D'ailleurs, à ce propos, autour des 40 ans de la mission de Deshimaru, qui s'est passée à grand renfort de falbalas avec les représentants de la soto shu, la mise à l'écart de Kosen pourtant disciple de Deshimaru, quoiqu'on pense sur le personnage, ce qui n'était pas juste, il y a eu un texte très intéressant qui racontait une autre histoire que l'AZI, qui disait qu'après la mort de Deshimaru il ne s'est plus rien passé avec le Japon.
C'est un ancien, je l'ai connu à mon premier zazen à Paris, qui l'a écrit. Il est très discret, il a de toutes évidences pris du recul alors.
http://www.deuxversants.com/denis.symp.1.html
http://www.deuxversants.com/denis.symp.2.html
En fait, oui, Dehimaru a sous estimé je pense la puissance d'inertie de notre culture, cependant je pense qu'il avait misé tout sur la confiance en zazen. je pense aussi que ses propres disciples ont douté de cela et notamment autour de zen at war et bustudo.
J'ai retrouvé l'autre jour un bulletin zen de 2000, qui mettait en garde contre les dangers d'internet qui accusait l'AZI! Marrant, ce n'était que de la peur, pas de la confrontation d'opinion.
Après, des gens comme Ralf Halfmann, ou Pelayo, je pense étaient frustrés d'un certain pouvoir...moi aussi, je pourrais dire, mais par chance, je n'y ai jamais accèdé. Par contre aux responsbilités pratiques oui, donc je différencie clairement les enjeux spirituels, et gestionnaires.
Or l'AZI veut faire passer ses enjeux gestionnaires pour des enjeux spirituels.
Après, que penser des gens qui rejettent en bloc un truc auquel ils ont adhéré sans réserve??
DIfficile problème, qui est le mien aujourd'hui.

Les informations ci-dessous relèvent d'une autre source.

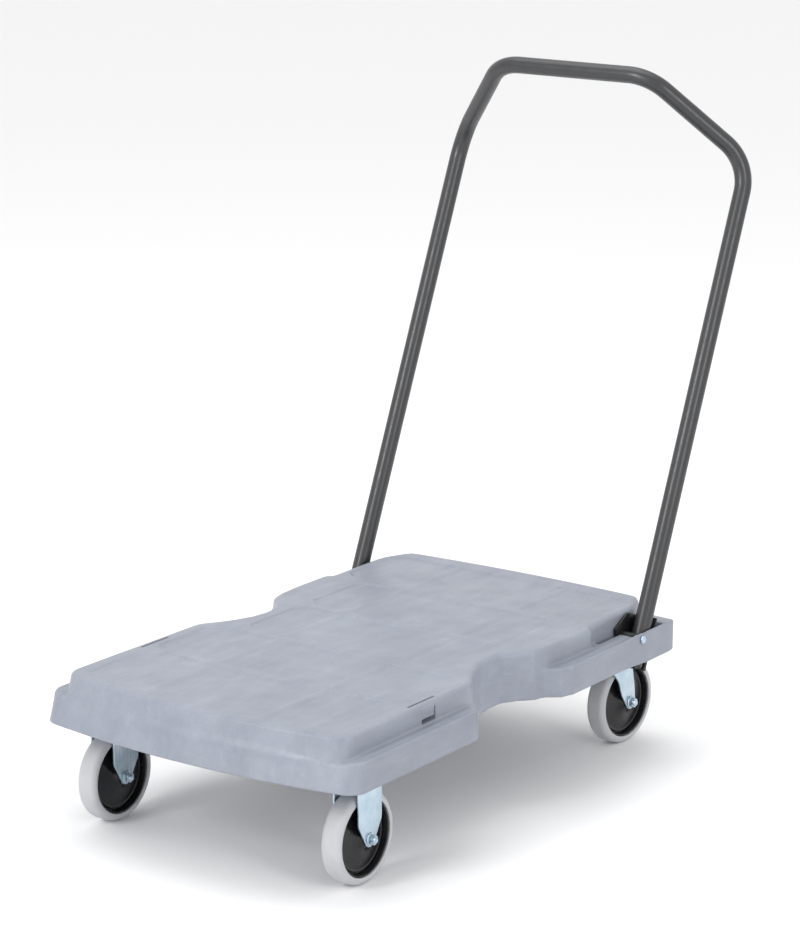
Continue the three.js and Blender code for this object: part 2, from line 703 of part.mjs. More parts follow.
function swivelFork() {
  const t = SWIVEL_CASTER.trail;
  const side = [[-25, 149], [-22, 136], [-9, 120], [3, 108], [10, 98], [13.5, 88], [18, 77],
    ...legTip(t, 205, 355), [t + 8, 90], [t + 3.5, 112], [t, 125], [t - 2, 149]];
  const legs = [-1, 1].map((s) => {
    const x0 = s > 0 ? FORK.inner : -FORK.outer;
    return plateX(side, x0, x0 + FORK.outer - FORK.inner);
  });
  const crown = box(-FORK.outer, FORK.outer, -25, t - 2, 142, 145);
  const cup = rod("z", 25, 144, 149, [0, 0, 0], 20);
  return cut(join([crown, cup, ...legs]), [
    rod("z", 6.3, 130, 170, [0, 0, 0], 16),
    rod("x", AXLE.r + GAP, -40, 40, [0, t, WHEEL.r], 14),
  ]);
}

function plateScrew(x, y) {
  return join([
    rod("z", SCREW.headR, PLATE.bottom - GAP - SCREW.headH, PLATE.bottom - GAP, [x, y, 0], 6),
    rod("z", SCREW.r, PLATE.bottom - 1, PLATE.bottom + SCREW.length, [x, y, 0], 8),
  ]);
}

function addWheel(name, group, y) {
  const at = (m) => place(m, 0, y, WHEEL.r);
  add(`${name}_tyre`, at(tyre()), TYRE_GREY, group);
  add(`${name}_hub`, at(hub()), HUB_BLACK, group);
  add(`${name}_axle_sleeve`, at(axleSleeve()), ZINC, group);
  add(`${name}_axle_bolt`, at(axleBolt()), ZINC, group);
  add(`${name}_axle_nut`, at(axleNut()), ZINC, group);
}

function addCaster({ name, x, y, swivels }) {
  const turning = new THREE.Group();
  turning.position.set(x, y, 0);
  if (swivels) {
    turning.rotation.z = SWIVEL_CASTER.yaw;
    add(`${name}_plate`, swivelPlate(x, y), ZINC);
    add(`${name}_ball_race`, ballRace(x, y), ZINC);
    add(`${name}_kingpin`, kingPin(x, y), ZINC);
    add(`${name}_fork`, swivelFork(), ZINC, turning);
    addWheel(name, turning, SWIVEL_CASTER.trail);
  } else {
    add(`${name}_fork`, fixedFork(x, y), ZINC);
    addWheel(name, turning, 0);
  }
  parts.add(turning);
  screwSpots(x, y).forEach(([sx, sy], k) => {
    add(`${name}_screw_${k + 1}`, plateScrew(sx, sy), ZINC);
  });
}

// ---------- assembly ----------
add("deck", deck(), GREY_PLASTIC);
add("handle_tube", handleTube(), BLACK_PAINT);
for (const [word, side] of [["left", -1], ["right", 1]]) {
  add(`foot_plug_${word}`, footPlug(side), BLACK_PART);
  add(`pivot_bracket_${word}`, pivotBracket(side), BLACK_PART);
  add(`cross_rivet_${word}`, crossRivet(side), ZINC);
  add(`pivot_bolt_${word}`, pivotBolt(side), ZINC);
  add(`pivot_nut_${word}`, pivotNut(side), ZINC);
  add(`detent_plunger_${word}`, detentPlunger(side), ZINC);
}
casterPlaces().forEach(addCaster);

const cart = new THREE.Group();
cart.add(parts);
cart.updateMatrixWorld(true);
const bounds = new THREE.Box3().setFromObject(cart);
parts.position.set(0, -(bounds.min.y + bounds.max.y) / 2, -bounds.min.z);

export default cart;
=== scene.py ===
"""The looks of a folding platform cart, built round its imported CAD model.

Shapes are worked out in millimetres in the cart's design frame: x = 0 is the centre plane, the
front is towards -Y and z = 0 is the floor. `row` turns such a point into the CAD row's metres.
"""
import json
import math

import bmesh
import bpy
import numpy as np
from mathutils import Matrix, Vector


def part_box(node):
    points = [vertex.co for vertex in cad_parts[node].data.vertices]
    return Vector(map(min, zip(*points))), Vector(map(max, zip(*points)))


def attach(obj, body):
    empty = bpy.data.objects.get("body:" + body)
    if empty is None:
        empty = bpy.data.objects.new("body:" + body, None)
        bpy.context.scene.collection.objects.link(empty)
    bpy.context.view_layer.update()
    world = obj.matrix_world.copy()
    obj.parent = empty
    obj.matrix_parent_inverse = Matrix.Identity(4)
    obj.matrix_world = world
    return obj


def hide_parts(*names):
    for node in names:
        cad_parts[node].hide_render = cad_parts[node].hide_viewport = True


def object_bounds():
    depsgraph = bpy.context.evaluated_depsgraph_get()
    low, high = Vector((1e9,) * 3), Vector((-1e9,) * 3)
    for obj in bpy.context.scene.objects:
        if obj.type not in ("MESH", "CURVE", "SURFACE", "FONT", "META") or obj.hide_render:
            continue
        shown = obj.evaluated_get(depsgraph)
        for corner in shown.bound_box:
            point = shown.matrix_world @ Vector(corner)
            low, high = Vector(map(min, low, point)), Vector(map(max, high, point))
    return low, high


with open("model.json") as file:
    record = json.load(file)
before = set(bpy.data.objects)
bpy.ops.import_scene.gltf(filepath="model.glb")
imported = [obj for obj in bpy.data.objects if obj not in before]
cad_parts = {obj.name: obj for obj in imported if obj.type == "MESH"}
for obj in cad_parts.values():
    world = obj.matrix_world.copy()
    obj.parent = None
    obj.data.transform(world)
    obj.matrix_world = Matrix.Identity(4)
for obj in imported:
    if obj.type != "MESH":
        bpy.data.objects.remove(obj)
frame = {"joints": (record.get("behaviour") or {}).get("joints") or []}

CAD_BOX = [list(corner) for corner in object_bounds()]
MM = 0.001

# ---------- places, from the CAD ----------


def middle(node):
    """The centre of a CAD node's box, in the row's millimetres."""
    low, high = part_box(node)
    return (low + high) / 2 / MM


DECK_LOW, DECK_HIGH = (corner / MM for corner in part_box("deck"))
DECK_FRONT = -401.0
SHIFT = DECK_LOW.y - DECK_FRONT  # from the design frame to the row, along Y
JOINTS = {joint["name"]: joint for joint in frame["joints"]}
BOTTOM, TOP = DECK_LOW.z, DECK_HIGH.z
BULGE_X = DECK_HIGH.x
WHEEL_R = middle("front_right_tyre").z
PIVOT_Y = JOINTS["handle_fold"]["pos_m"][1] / MM - SHIFT
PIVOT_Z = JOINTS["handle_fold"]["pos_m"][2] / MM

# ---------- driving dimensions, as in the CAD ----------
HALF_WIDTH = 260.35
LEDGE = 190.9
REAR = 424.0
BOW_FRONT, BOW_REAR = 3.95e-4, 2.1e-4
CORNER_R = 28.0  # the front corners, seen from above
DRAFT_FRONT, DRAFT_REAR = 12.7, 2.0  # how far the skirt leans in up to the ledge
PLATFORM_FOOT = 186.9
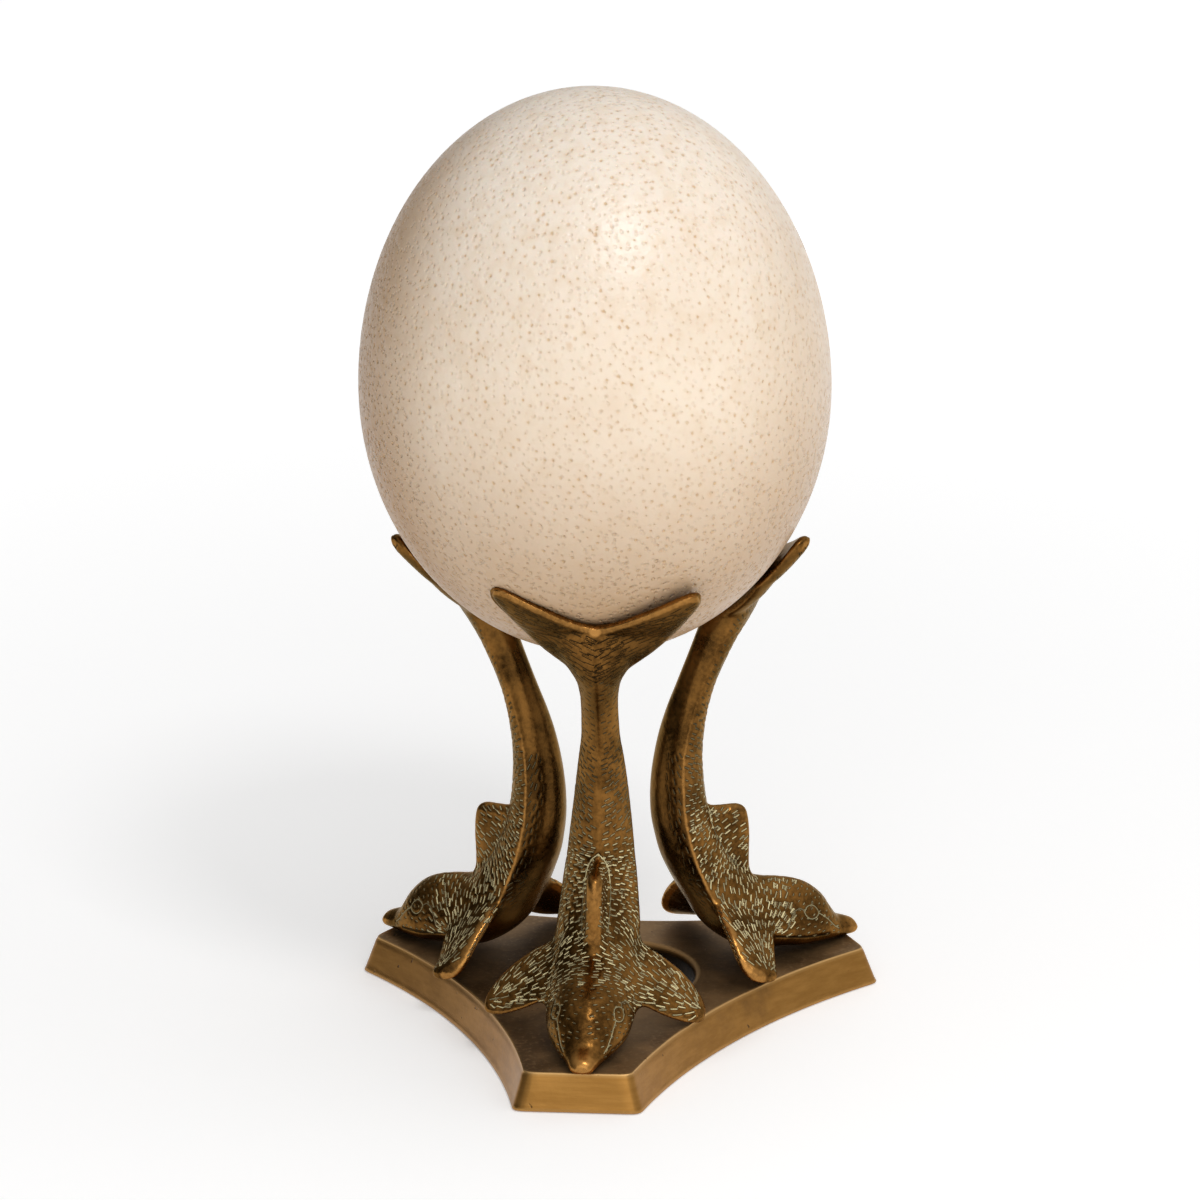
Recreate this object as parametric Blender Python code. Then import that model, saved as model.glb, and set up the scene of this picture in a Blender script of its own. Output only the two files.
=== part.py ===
"""Ostrich egg resting in the tail flukes of three bronze dolphins on a three-armed plate.

Metres, +Z up. Every shape below is written in millimetres about the stand's own axis, with the front arm
along -Y, and is scaled once, when its mesh is made. The empty called "stand" carries them all.
"""

import math

import bmesh
import bpy
from mathutils import Matrix, Vector

MM = 0.001

# Egg: a round of two half ellipses, blunter above than below.
EGG_RADIUS = 64.0
EGG_WIDEST_Z = 181.3
EGG_UPPER_HALF = 81.5
EGG_LOWER_HALF = 73.6
EGG_AROUND = 44
EGG_UP = 22

# Base plate: three straight arm ends joined by three hollow arcs.
PLATE_HEIGHT = 10.2
PLATE_TOP = dict(reach=72.4, half_end=14.5, hollow=8.4)
PLATE_FOOT = dict(reach=75.5, half_end=17.2, hollow=8.3)
PLATE_HOLE_RADIUS = 24.0
PLATE_HOLE_ROUND = 2.0
PLATE_EDGE_ROUND = 0.35
PLATE_ARC_STEPS = 14
PLATE_HOLE_STEPS = 48

# Gaps left where one piece rests on another.
GAP = 0.3

# Dolphin body, from the beak to the flukes. Each row is one section: the belly, flank and back points in
# the dolphin's own upright plane as (out from the stand's axis, up), then the half width at the flank.
BODY = (
    ((75.5, 11.5), (75.9, 12.3), (75.7, 13.2), 1.6),
    ((74.5, 10.7), (75.0, 12.5), (74.6, 14.6), 3.0),
    ((72.5, 10.6), (72.7, 12.9), (72.2, 15.7), 3.9),
    ((69.5, 10.7), (69.7, 13.2), (69.4, 16.9), 5.0),
    ((66.2, 11.0), (66.8, 13.8), (67.2, 20.0), 6.7),
    ((62.2, 11.2), (63.4, 14.5), (64.8, 23.8), 8.5),
    ((58.0, 11.4), (59.7, 15.3), (61.0, 27.2), 10.1),
    ((54.0, 11.5), (55.7, 16.1), (57.0, 29.2), 11.2),
    ((50.0, 11.6), (51.0, 16.9), (52.3, 30.5), 11.9),
    ((46.0, 11.7), (46.5, 17.8), (47.5, 31.4), 12.4),
    ((42.2, 12.0), (42.0, 19.2), (43.6, 32.7), 12.8),
    ((37.6, 13.4), (37.8, 20.8), (40.3, 35.4), 13.0),
    ((32.4, 16.6), (34.2, 22.6), (37.7, 38.5), 13.1),
    ((28.2, 20.8), (31.0, 25.0), (35.6, 41.6), 12.9),
    ((24.9, 26.4), (28.2, 28.2), (33.8, 45.0), 12.5),
    ((21.7, 31.7), (25.9, 32.2), (32.2, 48.4), 12.0),
    ((18.9, 36.9), (23.9, 37.3), (30.9, 51.6), 11.4),
    ((16.6, 42.0), (22.0, 42.5), (30.0, 54.8), 10.8),
    ((15.1, 47.2), (20.6, 48.0), (29.3, 58.5), 10.2),
    ((13.8, 53.2), (19.5, 54.0), (28.8, 62.5), 9.4),
    ((13.4, 59.2), (19.1, 60.0), (28.5, 66.8), 8.8),
    ((13.7, 65.8), (19.2, 66.5), (28.4, 71.5), 8.1),
    ((14.8, 72.5), (19.9, 73.0), (28.8, 76.5), 7.4),
    ((16.4, 79.2), (21.3, 79.0), (29.6, 81.3), 6.7),
    ((18.6, 85.7), (23.1, 84.0), (30.8, 86.0), 6.1),
    ((20.9, 91.2), (25.4, 89.2), (32.3, 90.4), 5.5),
    ((23.2, 96.5), (27.9, 94.3), (34.3, 94.8), 5.2),
    ((25.4, 101.5), (30.4, 99.5), (36.8, 99.4), 5.1),
    ((27.6, 106.5), (32.6, 104.3), (39.4, 103.8), 5.3),
    ((29.6, 110.6), (34.5, 108.6), (42.5, 108.2), 6.2),
    ((32.0, 114.6), (37.2, 113.2), (45.0, 112.9), 8.4),
    ((34.4, 118.6), (39.6, 117.8), (46.4, 117.6), 10.8),
    ((38.2, 122.4), (42.2, 122.0), (47.2, 121.8), 12.6),
    ((42.0, 126.0), (44.6, 125.8), (47.7, 125.6), 11.0),
    ((44.2, 128.2), (45.6, 128.1), (47.0, 128.0), 6.0),
)
JAW_STEEP_OUT = (50.0, 58.0)
HEAD_SECTIONS = 10
BODY_AROUND = 28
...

Or je pense que rejeter ou critiquer pour la critique, est une impasse : il s'agit d'une réalité qui fait partie de ce monde.
Cela dit, ils ont posé de vrais questions qu'on a voulu rejeter pour éviter d'affronter des réalités dérangeantes.
Donc à mon sens la seule issue est la réflexion sur les faits, ce qui permet de les amener dans une dimension d'observation, où là on pratique la Voie avec ces phénomènes aussi difficiles soient-ils pour nous voire perturbants et adverses. CHacun a à se faire sa propre opinion, et est responsable de se laisser dicter sa pensée par d'autres.
Denis Boureau, dans un autre article des deux versants, met bien en garde contre le danger d'utiliser en slogan le fait de ne pas s'attacher à ses pensées, comme risque de ne pas penser, devenir dogmatique, point de vue que je partage et que j'ai adopté plus par les difficultés que la facilité. Quand on est au chaud dans un système, rien de plus facile que de ne pas penser, quand tout l'est à notre place.
Or le vrai bouddhisme est l'insécurité totale, non pas être exposé au danger majeur sans cesse, mais accepter d'avancer sans armure.
Et là est le défi de notre temps : accepter de remettre en cause une formulation passée. Cela veut dire vivre dans le présent, et pas la mémoire d'un maître mort et manquant, car il y aura éternellement un maître mort et manquant, et il faudra éternellement reformuler le réel car il change sans cesse.
Et les problèmes d'aujourd'hui, même si Deshimaru avait vu et posé des choses, ils sont là, et à règler.
C'est : comment vivre le zen dans notre culture non pas comme une pratique étrangère mais une pratique qui nous est intime.
Ce qui implique d'identifier les éléments importés culturellement, et ceux qui sont intangibles.
Autrement dit, qu'est-ce qui est japonais, et qu'est-ce qui est zen.
Qu'est-ce qui est zen, qu'est-ce qui est bouddhisme.
Et qui sommes-nous dans toutes ces questions, qui est à mon sens le vrai problème.
Car à la fin, le zen, pour moi, c'est simple, je m'assieds, et je regarde ce qu'il se passe.
Le Bouddha a montré ça, puis ça a traversé les àges et les nations.
Cette racine est simple.
Et il faut distinguer ce qui est racine et ce qui est fleur.
Après on peut faire de super cultures.
MAis pour moi, sans engrais, sans pesticides.
C'est plus long, mais le résultat est plus durable.